Stately and architectural in nature the last flower for now has to be the Verbascum - Verbascum Sinuatum. Standing up to 5ft high and with brilliantly yellow flowers clinging to the upright stems covered in greyish woolly hairs, they almost glow in the sunshine.
Sunday, 15 March 2009
The railways arrived in Calella in 1861 and this aided the town's commercial side. There are still some fantastic old properties along the railway line which separates the town from the seafront and the beautiful promenades. Historical notes taken from HERE.
Saturday, 14 March 2009
The wars were fought between supporters of Isabell ll and her uncle Charles V of the Bourbon Dynasty. During this time, the Catalans rose up against the moderate forces, the Isabelinas, in the second Carlist war (1846 - 1849), known as the war of the Matiners (early risers).
The system of signalling towers was built in order to improve communications between the moderate military leaders.'Les Torretes', set on the hill 118m high, were part of the communications network on the Madrid - Valencia - Barcelona - Gerona - La Jonquera signalling line. These particular towers communicated directly with others in the towns of Caldes d’Estrac to the south and Blanes to the north.
The lower of the two towers, built with more loopholes or vertical openings in the walls and sited closer to the sea was used for military communications and was guarded by a garrison of 15 men. The other tower, with two floors and fewer defences, was used for civil communications.

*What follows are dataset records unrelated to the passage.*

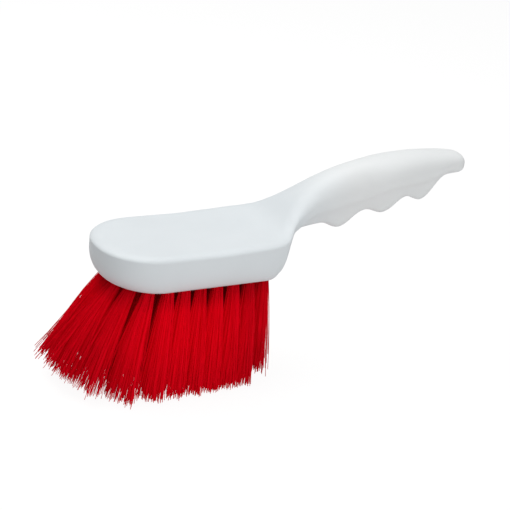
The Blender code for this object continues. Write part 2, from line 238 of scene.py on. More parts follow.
def blend_colours(recipe, mask, low, high):
    settings = {"data_type": "RGBA"}
    made = recipe.node("ShaderNodeMix", settings, {"Factor": mask}, "Result")
    mix = made.socket.node
    for socket, value in zip([s for s in mix.inputs if s.type == "RGBA"], (low, high)):
        if isinstance(value, Wire):
            recipe.tree.links.new(value.socket, socket)
        else:
            socket.default_value = (*value, 1.0)
    return Wire(recipe, [s for s in mix.outputs if s.type == "RGBA"][0])


def attach(recipe, shader, name, wire):
    recipe.tree.links.new(wire.socket, shader.inputs[name])


def ramp(recipe, value, start, end, at_start, at_end):
    """Runs from one share to another while the value goes from start to end."""
    inputs = {"Value": value, "From Min": start, "From Max": end}
    inputs |= {"To Min": at_start, "To Max": at_end}
    return recipe.node("ShaderNodeMapRange", None, inputs)


white_plastic, recipe, shader = new_material("satin_white_plastic")
place = recipe.node("ShaderNodeTexCoord", None, None, "Object")
clouds = noise(recipe, place, *CLOUDS)
scuffs = noise(recipe, place, *SCUFFS, DRAWN_OUT)
grain = noise(recipe, place, *GRAIN)
hollows = noise(recipe, place, *HOLLOWS)
on_block = blend_colours(recipe, clouds, *BLOCK_WHITES)
handle_painted_lighter = blend_colours(recipe, clouds, *HANDLE_WHITES_PAINTED_LIGHTER)
along_brush = recipe.node("ShaderNodeSeparateXYZ", None, {0: place}, "X")
# Painted light: from the neck on, the white is painted lighter.
painted_handle_light_mask = ramp(recipe, along_brush, *PAINTED_HANDLE_LIGHT_SPAN)
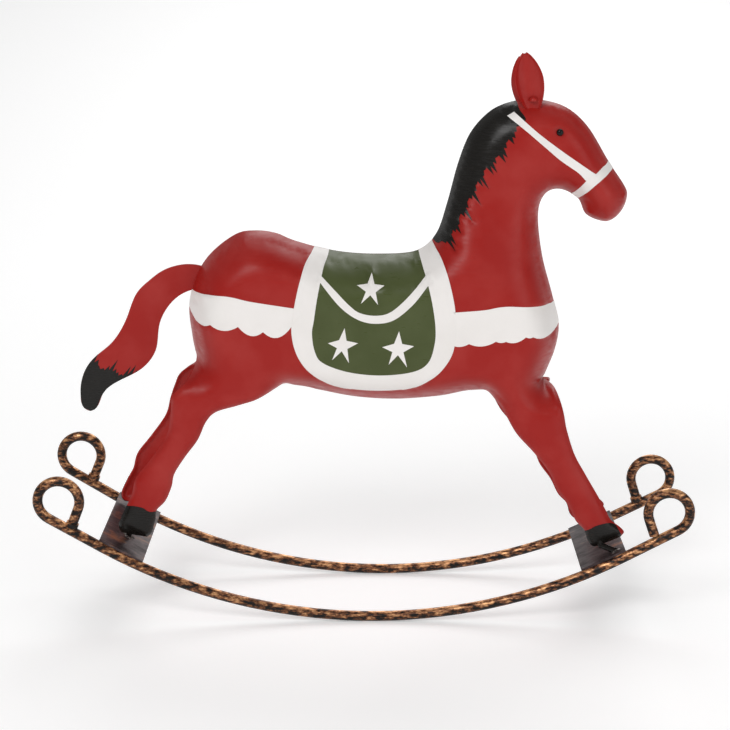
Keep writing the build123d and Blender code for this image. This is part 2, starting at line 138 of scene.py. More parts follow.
MANE_BACK: Points = [
    (74.5, 264.0), (64.0, 260.0), (52.0, 249.0), (43.0, 232.0), (37.0, 212.0), (30.0, 192.0),
]
MANE_FRONT: Points = [(74.0, 258.0), (75.0, 254.5), (77.8, 250.4), (75.2, 247.6)]
MANE_EDGE: Points = [
    (73.0, 247.0), (67.5, 238.5), (63.0, 232.0), (57.5, 226.0), (54.2, 219.5), (50.6, 212.5),
    (47.2, 205.5), (43.6, 198.5), (41.0, 193.0), (35.0, 189.0),
]
HIND_HOOF_TOP: Points = [
    (-127.0, 56.4), (-120.3, 57.2), (-116.5, 57.8), (-111.8, 57.0), (-108.5, 54.7), (-101.0, 53.6),
]
HIND_HOOF_BELOW: Points = [(-101.0, 36.0), (-127.0, 36.0)]
FRONT_HOOF_TOP: Points = [
    (106.0, 41.6), (111.2, 43.9), (116.3, 47.5), (122.2, 48.6), (126.1, 47.4), (127.9, 45.0),
    (129.7, 41.2), (129.4, 36.0),
]
FRONT_HOOF_BELOW: Points = [(129.0, 31.0), (106.0, 31.0)]
TAIL_TIP_EDGE: Points = [
    (-139.5, 127.0), (-134.5, 122.6), (-130.0, 120.6), (-125.4, 119.2), (-121.5, 118.6), (-117.0, 118.2),
]
TAIL_TOP: Points = [
    (-129.1, 135.5), (-136.9, 129.0), (-141.5, 123.4), (-144.2, 116.4), (-144.9, 109.6),
    (-144.0, 103.2), (-140.2, 100.7),
]
TAIL_UNDER: Points = [
    (-140.2, 100.7), (-137.1, 102.4), (-133.6, 109.6), (-128.3, 114.8), (-113.8, 122.7), (-108.6, 127.9),
]


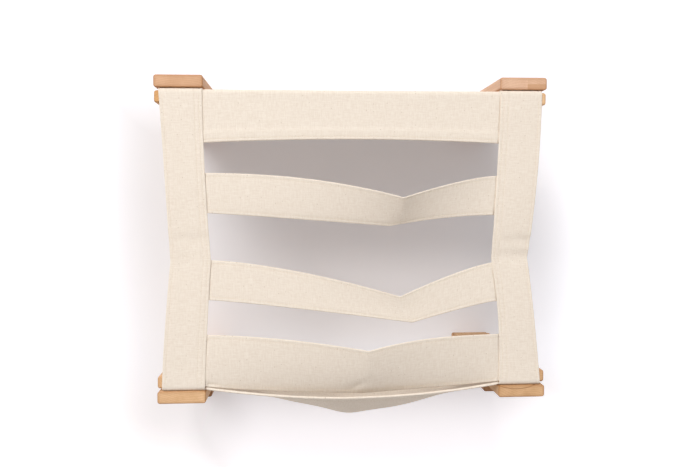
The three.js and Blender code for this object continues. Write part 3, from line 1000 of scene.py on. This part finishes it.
THREAD = Values(
    grain=(2500, 2500, 2500),
    tone=(0.35, 0.65),
    dark=rgb(222, 205, 182),
    light=rgb(244, 233, 218),
)


def thread_material():
    n = Nodes(bpy.data.materials.new("cotton_thread"))
    fibre = n.noise(n.scaled(n.place(), THREAD.grain))
    colour = n.mix(n.ramp(fibre, *THREAD.tone), THREAD.dark, THREAD.light)
    n.look(Base_Color=colour, Roughness=0.8)
    return n.owner


WOOD = Values(
    axis_aside=(-0.03, 0.03),
    axis_away=(0.05, 0.09),
    warp_grain=(22, 3.5, 22),
    shift=(-0.5, 0.5),
    fibre_grain=(1500, 26, 1500),
    fibre_noise=(3.0, 0.6),
    broad_grain=(75, 7, 75),
    pore_grain=(2600, 90, 2600),
    pore_detail=1.0,
    warp_reach=9 * MM,
    ring_pitch=2.6 * MM,
    ring_start=(0.1, 0.92),
    ring_end=(0.94, 1.0, 1.0, 0.0),
    weights=(0.14, 0.5, 0.5),
    tone=(0.34, 0.8),
    pores=(0.66, 0.74, 0.0, 0.25),
    # corner, rim and end_face set the darker edges: partly wear, partly painted shade
    corner=(0.78, 0.999),
    rim=(1 * MM, 4 * MM),
    rim_wear=0.32,
    end_face=(0.8, 0.97),
    relief=(0.7, 0.3),
    bump=(0.2, 0.1 * MM),
    roughness=(0.3, 0.7, 0.5, 0.66),
)


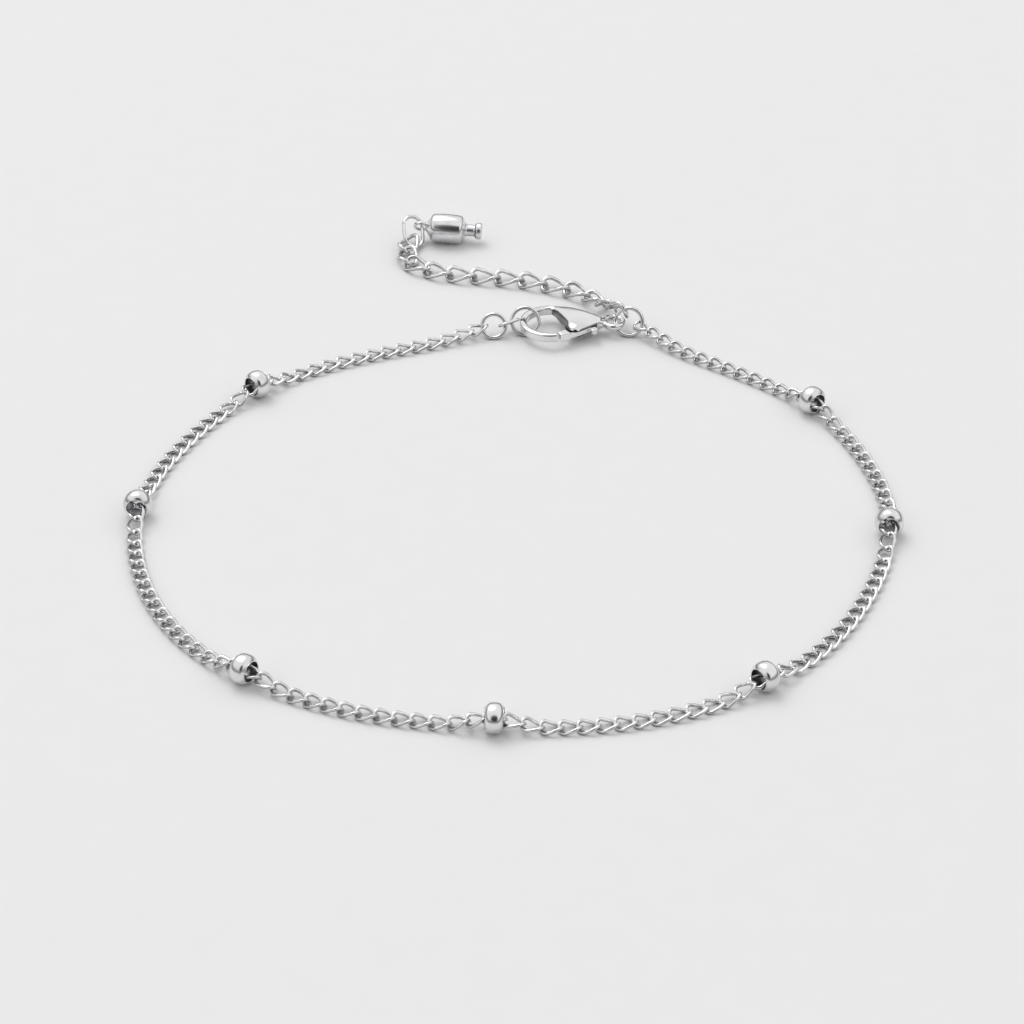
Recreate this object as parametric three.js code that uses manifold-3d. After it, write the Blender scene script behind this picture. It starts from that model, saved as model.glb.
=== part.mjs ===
// Chain anklet: a fine curb chain threaded through seven drum beads, closed by a lobster clasp,
// with an extender of larger curb links and a turned end drop. It lies on a flat surface.
// Millimetres, +Z up. The links of each chain half are joined where they bear on each other.
import * as THREE from "three";
import { mergeVertices } from "three/addons/utils/BufferGeometryUtils.js";
import Module from "manifold-3d";

const wasm = await Module();
wasm.setup();

// Fine curb chain
const CHAIN_LINK_LENGTH = 2.4;
const CHAIN_LINK_WIDTH = 1.8;
const CHAIN_WIRE = 0.38;
const CHAIN_TWIST = 45;
const HALVES_SLACK = 0.1;

// Larger curb links of the extender
const EXTENDER_LINK_LENGTH = 3.7;
const EXTENDER_LINK_WIDTH = 2.6;
const EXTENDER_WIRE = 0.48;
const EXTENDER_TWIST = 45;

// Drum beads
const BEAD_DIAMETER = 3.0;
const BEAD_LENGTH = 1.8;
const BEAD_EDGE = 0.28;
const BEAD_BORE_CLEARANCE = 0.14;
const BEAD_SIDES = 12;

// Jump rings and the small plain link between the two on the left
const RING_WIRE = 0.46;
const CHAIN_RING_DIAMETER = 3.06;
const HOOK_RING_DIAMETER = 3.46;
const TAIL_RING_DIAMETER = 3.5;
const DROP_RING_LENGTH = 4.1;
const DROP_RING_WIDTH = 2.8;
const RING_SIDES = 12;
const RING_WIRE_SIDES = 5;
const JOIN_LINK_LENGTH = 2.8;
const JOIN_LINK_WIDTH = 1.6;
const JOIN_LINK_WIRE = 0.38;

// Lobster clasp, seen flat: hook on the left, tail eye on the right
const CLASP_LENGTH = 9.3;
const CLASP_WIDTH = 6.6;
const CLASP_THICKNESS = 1.5;
const CLASP_LIFT = 0.62;
const CLASP_EDGE = 0.22;
const HOOK_BAR = 0.7;
const HOOK_TIP_LAP = 0.1;
const HOOK_TIP_ANGLE = 282;
const NECK_WIDTH = 1.1;
// Where the egg's sides bend towards the neck, as shares of the clasp's length and half width.
const SHOULDER_AT = 0.645;
const WAIST_AT = 0.85;
const WAIST_WIDTH = 0.41;
const EYE_DIAMETER = 2.86;
const EYE_WIRE = 0.76;
const TAIL_RING_BESIDE_EYE = { x: 1.7377, y: -0.2783 };
const PIN_DIAMETER = 0.68;
const PIN_CLEARANCE = 0.08;
// The pivot's place, as shares of the clasp's length and half width.
const PIVOT_AT = 0.785;
const PIVOT_BELOW_MIDDLE = 0.3485;
const HUB_RADIUS = 0.6;
const CHEEK_RADIUS = 2.25;
const CHEEK_GAP = 0.15;
const GATE_THICKNESS = 1.3;
const TONGUE_THICKNESS = 0.6;
const GATE_CLEARANCE = 0.1;

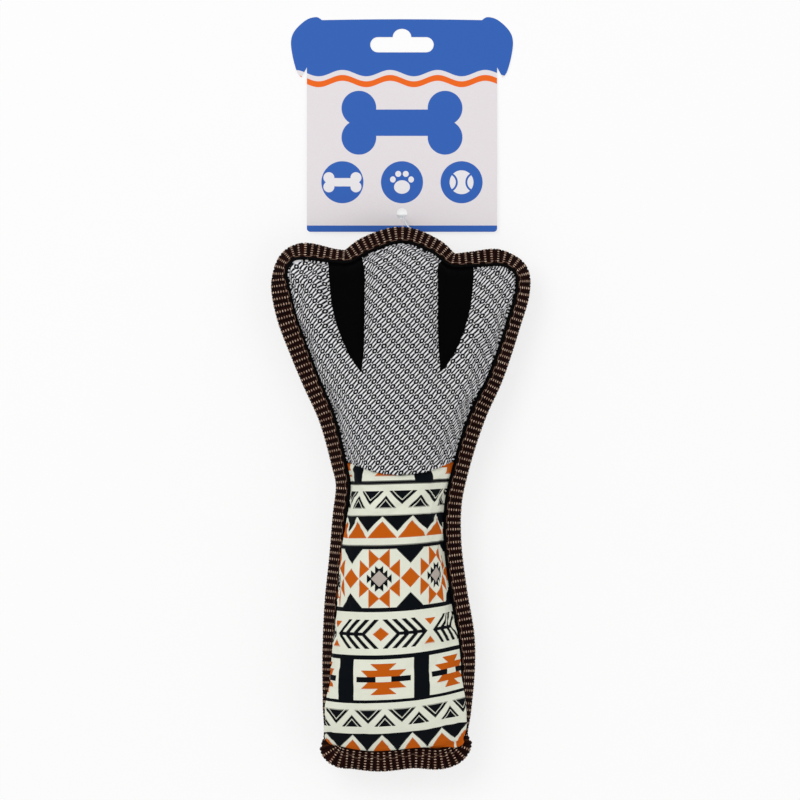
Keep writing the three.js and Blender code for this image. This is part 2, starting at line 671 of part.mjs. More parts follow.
// The card, drawn from its bottom edge up, with its euro slot and the pin's hole
function card() {
  const half = cardBodyWidth / 2;
  const radius = cardCornerRadius;
  const earPoint = ([out, high]) => new THREE.Vector2(half + out * earOverhang, high * cardHeight);
  const right = earShares.map(earPoint);
  const left = right.map((p) => new THREE.Vector2(-p.x, p.y)).reverse();
  const shoulder = cardHeight * cardShoulderShare;
  const shape = new THREE.Shape();
  shape.absarc(half - radius, radius, radius, -rightAngle, 0, false);
  shape.lineTo(half, shoulder);
  shape.lineTo(right[0].x, right[0].y);
  shape.splineThru(right.slice(1));
  shape.quadraticCurveTo(0, cardHeight * cardTopShare, left[0].x, left[0].y);
  shape.splineThru(left.slice(1));
  shape.lineTo(-half, shoulder);
  shape.absarc(-half + radius, radius, radius, 2 * rightAngle, 3 * rightAngle, false);
  const slot = new THREE.Path();
  const slotRadius = slotHeight / 2;
  const slotMiddle = slotBottomHeight + slotRadius;
  const slotEnd = slotWidth / 2 - slotRadius;
  const hump = slotHumpWidth / 2;
  const humpTop = slotBottomHeight + slotTotalHeight;
  slot.absarc(slotEnd, slotMiddle, slotRadius, -rightAngle, rightAngle, false);
  slot.lineTo(hump, slotMiddle + slotRadius);
  slot.absellipse(0, slotMiddle + slotRadius, hump, humpTop - slotMiddle - slotRadius, 0, Math.PI, false);
  slot.lineTo(-slotEnd, slotMiddle + slotRadius);
  slot.absarc(-slotEnd, slotMiddle, slotRadius, rightAngle, 3 * rightAngle, false);
  const hole = new THREE.Path();
  hole.absarc(0, pinHoleHeight, pinHoleRadius, 0, 4 * rightAngle, false);
  shape.holes.push(slot, hole);
  return new THREE.ExtrudeGeometry(shape, {
    depth: cardThickness, bevelEnabled: false, curveSegments: roundSides / 2,
  });
}

function namedMesh(name, geometry, material) {
  const mesh = new THREE.Mesh(geometry, material);
  mesh.name = name;
  return mesh;
}

const group = new THREE.Group();

for (const [face, side] of [['front', 1], ['back', -1]]) {
  const { mesh, patches } = footPieces(side);
  group.add(namedMesh(`${face}_foot_mesh`, mesh, meshFabric));
  group.add(namedMesh(`${face}_toe_gap_left`, patches[0], blackFabric));
  group.add(namedMesh(`${face}_toe_gap_right`, patches[1], blackFabric));
  group.add(namedMesh(`${face}_leg_print`, coverPanel(legRegion, legSteps, side), printedFabric));
  group.add(namedMesh(`${face}_lining`, lining(side), liningFabric));
}

group.add(namedMesh('foot_filling', filling(footRegion, footSteps), fibreFilling));
group.add(namedMesh('leg_filling', filling(legRegion, legSteps), fibreFilling));
group.add(namedMesh('squeaker_bulb', bulb(), bulbPlastic));
group.add(namedMesh('squeaker_plug', plug(), reedPlastic));
group.add(namedMesh('squeaker_reed', reed(), reedPlastic));

const sideStart = bottomLeft + cornerFan;
const sideEnd = bottomRight - cornerFan;
const startGap = stationsFor(bindingEndGap, sideStart);
const endGap = stationsFor(bindingEndGap, sideEnd);
const edgeTape = binding(sideStart, sideEnd, edgeRingsPerStation, bindingWidth);
group.add(namedMesh('edge_binding', cut(edgeTape, pinHoleInFold()), webbing));
group.add(namedMesh('bottom_binding',
  binding(sideEnd + endGap, seamCount + sideStart - startGap, bottomRingsPerStation, bottomBindingWidth),
  webbing));

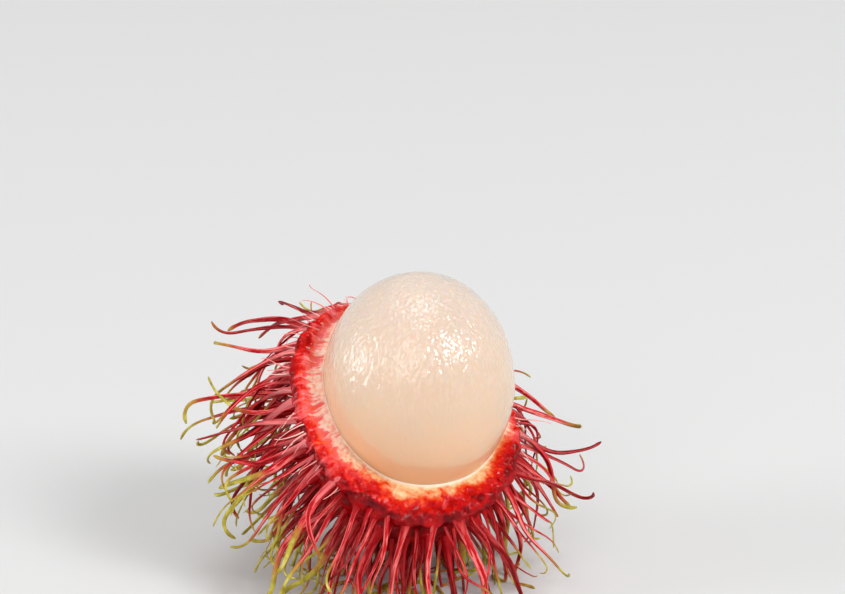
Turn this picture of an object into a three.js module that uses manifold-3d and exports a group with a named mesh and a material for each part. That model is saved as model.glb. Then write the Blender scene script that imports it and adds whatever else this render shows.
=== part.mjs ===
// A half-peeled rambutan, standing on its own spines. A cup of red rind, grown all over with soft fleshy
// spines, holds the pale aril that stands out of its open mouth.
// Millimetres, +Z up. The origin is on the surface that the fruit stands on, under its middle.
import * as THREE from "three";
import { mergeVertices } from "three/addons/utils/BufferGeometryUtils.js";
import Module from "manifold-3d";

const wasm = await Module();
wasm.setup();

// ---- Driving dimensions -------------------------------------------------------------------

const degrees = THREE.MathUtils.degToRad;

// The fruit is an ovoid, round about its long axis. It doesn't touch the surface itself: the
// spines under its stem end, which its weight bends flat, hold it up.
const FRUIT_HALF_WIDTH = 17.1;
const FRUIT_HALF_LENGTH = 23.3;
const LONG_AXIS_LEAN = degrees(4.4); // towards +Y
const REST_HEIGHT = 7.5; // of the ovoid's lowest point

// The aril is a smaller ovoid along the same axis, set a little off the fruit's own centre.
const ARIL_HALF_WIDTH = 14.3;
const ARIL_HALF_LENGTH = 16.6;
const ARIL_OFFSET = [1.0, 0.2, 0.9];
const ARIL_GAP = 0.35; // between the aril and the cup that holds it

// The rind ends at a torn edge, the mouth, which faces forwards, upwards and to +X.
const MOUTH_ELEVATION = degrees(51);
const MOUTH_AZIMUTH = degrees(32); // from -Y towards +X
const MOUTH_OFFSET = -4.5; // of the mouth's plane from the aril's centre
const MOUTH_BEND = 0.85; // how far that plane is bent like a saddle
const MOUTH_BEND_AZIMUTH = degrees(128);
const MOUTH_WAVE = 0.3; // how far the tear wanders from it
const RIM_CROWN = 0.35; // how far the torn face stands proud in its middle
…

The view to the north and towards Blanes is still impressive.
Friday, 13 March 2009
Thursday, 12 March 2009
In parts it is a building site with cranes towering above the massive edifice. Construction started in 1882, the vision of artist and architect Antoni Gaudi. It is anticipated that it will be finished in 2026 to coincide with the 100th anniversary of Gaudi's death. This is thought by many to be wildly optimistic and some expect construction to continue for many years yet. The main entrance is dominated by a cubist, modernist depiction of the Passion of Christ.